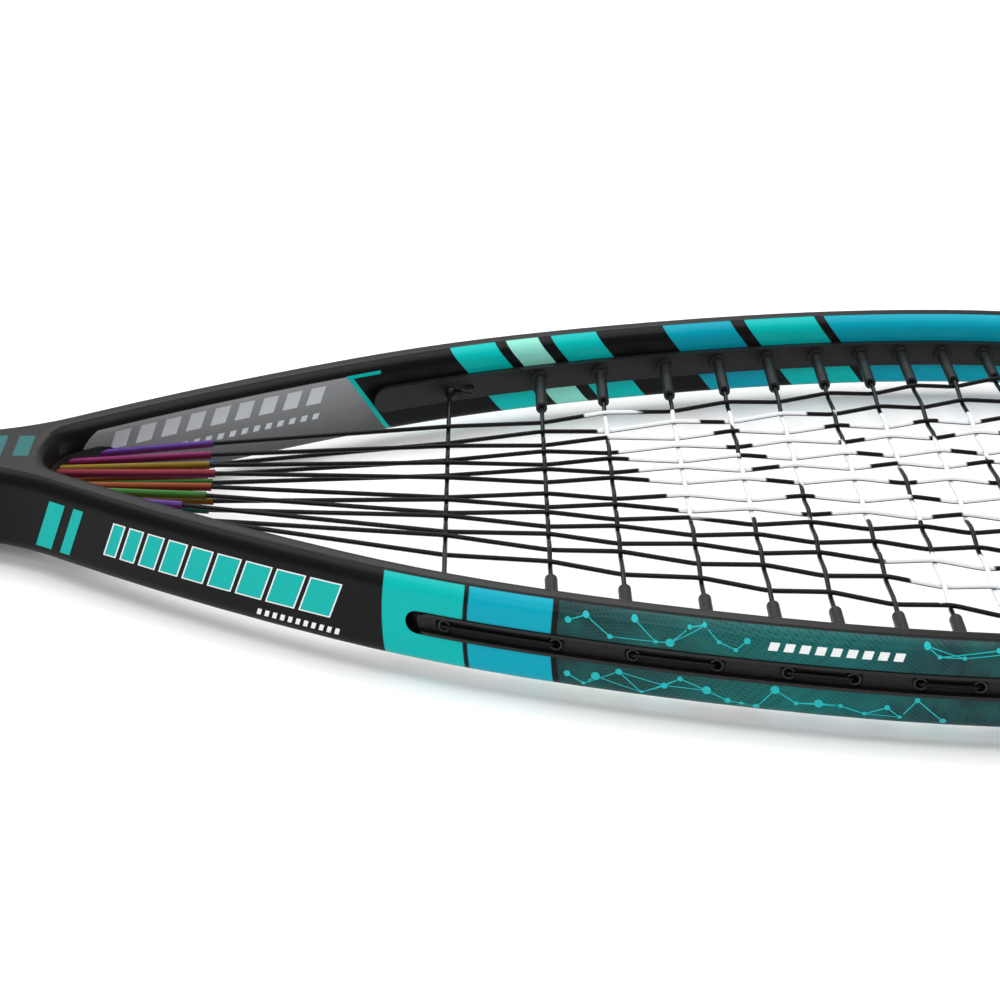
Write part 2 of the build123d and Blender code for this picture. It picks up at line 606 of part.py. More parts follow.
-.-.-
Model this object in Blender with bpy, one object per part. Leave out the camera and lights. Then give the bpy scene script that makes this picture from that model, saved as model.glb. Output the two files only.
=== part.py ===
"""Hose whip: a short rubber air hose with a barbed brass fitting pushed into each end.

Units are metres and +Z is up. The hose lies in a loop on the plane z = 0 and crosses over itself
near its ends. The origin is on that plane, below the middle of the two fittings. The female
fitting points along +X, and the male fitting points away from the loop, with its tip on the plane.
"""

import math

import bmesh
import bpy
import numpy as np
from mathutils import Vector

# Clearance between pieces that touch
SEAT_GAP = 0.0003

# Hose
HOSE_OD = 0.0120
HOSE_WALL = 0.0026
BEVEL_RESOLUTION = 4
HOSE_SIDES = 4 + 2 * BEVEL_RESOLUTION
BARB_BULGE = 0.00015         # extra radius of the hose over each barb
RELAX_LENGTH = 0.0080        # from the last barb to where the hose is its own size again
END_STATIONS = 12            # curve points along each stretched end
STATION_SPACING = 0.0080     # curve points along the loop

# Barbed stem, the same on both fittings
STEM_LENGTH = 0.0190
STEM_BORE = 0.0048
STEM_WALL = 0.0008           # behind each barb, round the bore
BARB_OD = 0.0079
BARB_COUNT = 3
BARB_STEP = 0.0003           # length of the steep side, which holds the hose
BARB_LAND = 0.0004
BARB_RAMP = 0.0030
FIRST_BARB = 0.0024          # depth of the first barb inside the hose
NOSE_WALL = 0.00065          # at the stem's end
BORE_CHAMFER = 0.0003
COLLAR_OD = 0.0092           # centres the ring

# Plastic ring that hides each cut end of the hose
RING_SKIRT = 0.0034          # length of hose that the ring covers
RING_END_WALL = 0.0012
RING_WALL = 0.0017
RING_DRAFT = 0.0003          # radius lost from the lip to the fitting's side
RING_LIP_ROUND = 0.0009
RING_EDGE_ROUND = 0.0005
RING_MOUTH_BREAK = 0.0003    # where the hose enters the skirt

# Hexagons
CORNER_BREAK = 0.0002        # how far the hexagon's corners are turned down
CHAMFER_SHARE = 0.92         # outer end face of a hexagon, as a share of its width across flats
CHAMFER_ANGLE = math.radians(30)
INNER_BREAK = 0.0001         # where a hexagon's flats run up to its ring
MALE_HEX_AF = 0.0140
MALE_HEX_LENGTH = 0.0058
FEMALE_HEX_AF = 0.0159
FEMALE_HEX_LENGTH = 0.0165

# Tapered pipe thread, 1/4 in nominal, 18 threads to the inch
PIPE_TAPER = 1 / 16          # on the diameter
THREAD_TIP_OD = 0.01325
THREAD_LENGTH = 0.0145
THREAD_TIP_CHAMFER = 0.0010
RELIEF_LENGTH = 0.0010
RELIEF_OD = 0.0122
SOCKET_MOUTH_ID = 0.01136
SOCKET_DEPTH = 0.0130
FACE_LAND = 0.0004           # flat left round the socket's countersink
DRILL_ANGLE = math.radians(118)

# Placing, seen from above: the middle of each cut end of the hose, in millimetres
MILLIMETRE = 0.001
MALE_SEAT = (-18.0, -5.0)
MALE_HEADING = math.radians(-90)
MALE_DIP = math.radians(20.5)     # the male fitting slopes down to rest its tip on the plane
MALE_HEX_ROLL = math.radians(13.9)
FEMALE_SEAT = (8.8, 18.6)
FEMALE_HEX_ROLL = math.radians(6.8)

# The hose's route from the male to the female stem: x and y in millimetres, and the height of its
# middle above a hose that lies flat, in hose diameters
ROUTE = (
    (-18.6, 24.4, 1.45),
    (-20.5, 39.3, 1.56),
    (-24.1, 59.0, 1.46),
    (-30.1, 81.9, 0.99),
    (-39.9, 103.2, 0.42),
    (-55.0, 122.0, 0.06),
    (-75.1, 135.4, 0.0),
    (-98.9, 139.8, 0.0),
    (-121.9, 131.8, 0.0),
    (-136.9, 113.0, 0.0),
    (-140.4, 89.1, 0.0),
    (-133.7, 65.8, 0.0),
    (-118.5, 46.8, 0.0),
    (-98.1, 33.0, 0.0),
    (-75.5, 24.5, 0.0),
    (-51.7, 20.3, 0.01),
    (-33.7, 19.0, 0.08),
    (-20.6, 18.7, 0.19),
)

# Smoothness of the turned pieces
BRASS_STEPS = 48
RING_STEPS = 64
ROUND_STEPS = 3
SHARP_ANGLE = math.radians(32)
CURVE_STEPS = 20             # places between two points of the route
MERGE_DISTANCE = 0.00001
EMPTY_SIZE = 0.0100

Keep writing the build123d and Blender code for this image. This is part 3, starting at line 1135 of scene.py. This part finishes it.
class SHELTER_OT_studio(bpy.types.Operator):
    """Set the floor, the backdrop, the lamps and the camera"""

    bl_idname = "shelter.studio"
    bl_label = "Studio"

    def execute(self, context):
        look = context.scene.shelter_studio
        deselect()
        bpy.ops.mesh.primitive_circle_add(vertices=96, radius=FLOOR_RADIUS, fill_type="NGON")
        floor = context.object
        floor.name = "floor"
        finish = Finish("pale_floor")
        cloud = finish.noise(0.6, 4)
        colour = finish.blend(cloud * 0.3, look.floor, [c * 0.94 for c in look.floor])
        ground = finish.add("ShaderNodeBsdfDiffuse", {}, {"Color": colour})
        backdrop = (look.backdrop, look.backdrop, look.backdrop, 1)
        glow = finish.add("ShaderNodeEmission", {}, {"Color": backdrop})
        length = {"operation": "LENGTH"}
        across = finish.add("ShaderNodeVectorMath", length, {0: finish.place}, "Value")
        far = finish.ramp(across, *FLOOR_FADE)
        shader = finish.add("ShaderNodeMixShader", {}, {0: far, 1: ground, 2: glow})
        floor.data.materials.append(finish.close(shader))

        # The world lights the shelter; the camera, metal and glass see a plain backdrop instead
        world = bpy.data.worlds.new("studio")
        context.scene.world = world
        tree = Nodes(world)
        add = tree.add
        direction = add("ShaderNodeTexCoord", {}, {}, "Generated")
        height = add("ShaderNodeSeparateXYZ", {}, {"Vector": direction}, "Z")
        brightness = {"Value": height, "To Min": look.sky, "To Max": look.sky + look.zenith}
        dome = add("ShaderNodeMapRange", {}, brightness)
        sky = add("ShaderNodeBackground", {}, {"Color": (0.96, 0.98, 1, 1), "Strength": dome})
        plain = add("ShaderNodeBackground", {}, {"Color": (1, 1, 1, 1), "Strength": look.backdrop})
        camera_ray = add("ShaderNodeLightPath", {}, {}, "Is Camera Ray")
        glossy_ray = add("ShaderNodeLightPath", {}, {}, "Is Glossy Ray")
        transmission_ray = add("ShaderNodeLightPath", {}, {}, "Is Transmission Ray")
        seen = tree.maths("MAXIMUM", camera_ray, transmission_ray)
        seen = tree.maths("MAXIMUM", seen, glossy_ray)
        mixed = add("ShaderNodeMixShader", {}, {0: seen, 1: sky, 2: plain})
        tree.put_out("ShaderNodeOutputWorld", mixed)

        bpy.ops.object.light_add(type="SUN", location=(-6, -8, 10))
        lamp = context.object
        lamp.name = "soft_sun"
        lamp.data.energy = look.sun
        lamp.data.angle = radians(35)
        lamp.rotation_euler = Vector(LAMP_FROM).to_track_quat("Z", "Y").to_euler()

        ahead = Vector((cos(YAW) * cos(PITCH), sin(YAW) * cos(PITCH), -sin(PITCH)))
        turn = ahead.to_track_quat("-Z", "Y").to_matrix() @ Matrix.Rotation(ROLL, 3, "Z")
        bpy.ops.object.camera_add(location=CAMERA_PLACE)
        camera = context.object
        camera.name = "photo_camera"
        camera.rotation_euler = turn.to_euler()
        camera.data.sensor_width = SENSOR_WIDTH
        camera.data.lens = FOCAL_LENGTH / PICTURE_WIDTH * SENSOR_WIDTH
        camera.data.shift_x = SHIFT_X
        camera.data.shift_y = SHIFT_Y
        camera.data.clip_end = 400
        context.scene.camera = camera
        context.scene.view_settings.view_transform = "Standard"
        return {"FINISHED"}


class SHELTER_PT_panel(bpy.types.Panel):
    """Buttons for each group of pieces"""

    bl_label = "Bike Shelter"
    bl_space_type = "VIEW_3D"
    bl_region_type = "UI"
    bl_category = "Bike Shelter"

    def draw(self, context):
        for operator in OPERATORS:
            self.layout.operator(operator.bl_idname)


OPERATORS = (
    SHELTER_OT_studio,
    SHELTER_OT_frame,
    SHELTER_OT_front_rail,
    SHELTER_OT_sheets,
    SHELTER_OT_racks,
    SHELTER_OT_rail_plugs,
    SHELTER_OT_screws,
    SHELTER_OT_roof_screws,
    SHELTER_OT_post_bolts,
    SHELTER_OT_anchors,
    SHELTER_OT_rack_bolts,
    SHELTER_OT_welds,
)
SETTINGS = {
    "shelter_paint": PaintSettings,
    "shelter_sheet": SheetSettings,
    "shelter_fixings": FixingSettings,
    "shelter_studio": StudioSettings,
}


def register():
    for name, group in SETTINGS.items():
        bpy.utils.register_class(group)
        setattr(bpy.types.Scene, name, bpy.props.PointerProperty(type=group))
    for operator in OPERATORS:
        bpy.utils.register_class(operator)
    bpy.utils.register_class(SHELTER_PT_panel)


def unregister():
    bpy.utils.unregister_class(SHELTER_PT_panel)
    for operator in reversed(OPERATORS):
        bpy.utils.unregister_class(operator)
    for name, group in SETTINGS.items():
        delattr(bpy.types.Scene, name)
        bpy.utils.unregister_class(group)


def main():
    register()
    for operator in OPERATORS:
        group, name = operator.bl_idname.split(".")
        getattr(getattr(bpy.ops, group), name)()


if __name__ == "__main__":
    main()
-.-.-
Extract exactly the run of lines beginning at the line with "Keep writing the" and ending at the line with "floor.data.materials.append(finish.close(shader))", including both ends and nothing beyond them.

WRITTEN ANSWER
Keep writing the build123d and Blender code for this image. This is part 3, starting at line 1135 of scene.py. This part finishes it.
class SHELTER_OT_studio(bpy.types.Operator):
    """Set the floor, the backdrop, the lamps and the camera"""

    bl_idname = "shelter.studio"
    bl_label = "Studio"

    def execute(self, context):
        look = context.scene.shelter_studio
        deselect()
        bpy.ops.mesh.primitive_circle_add(vertices=96, radius=FLOOR_RADIUS, fill_type="NGON")
        floor = context.object
        floor.name = "floor"
        finish = Finish("pale_floor")
        cloud = finish.noise(0.6, 4)
        colour = finish.blend(cloud * 0.3, look.floor, [c * 0.94 for c in look.floor])
        ground = finish.add("ShaderNodeBsdfDiffuse", {}, {"Color": colour})
        backdrop = (look.backdrop, look.backdrop, look.backdrop, 1)
        glow = finish.add("ShaderNodeEmission", {}, {"Color": backdrop})
        length = {"operation": "LENGTH"}
        across = finish.add("ShaderNodeVectorMath", length, {0: finish.place}, "Value")
        far = finish.ramp(across, *FLOOR_FADE)
        shader = finish.add("ShaderNodeMixShader", {}, {0: far, 1: ground, 2: glow})
        floor.data.materials.append(finish.close(shader))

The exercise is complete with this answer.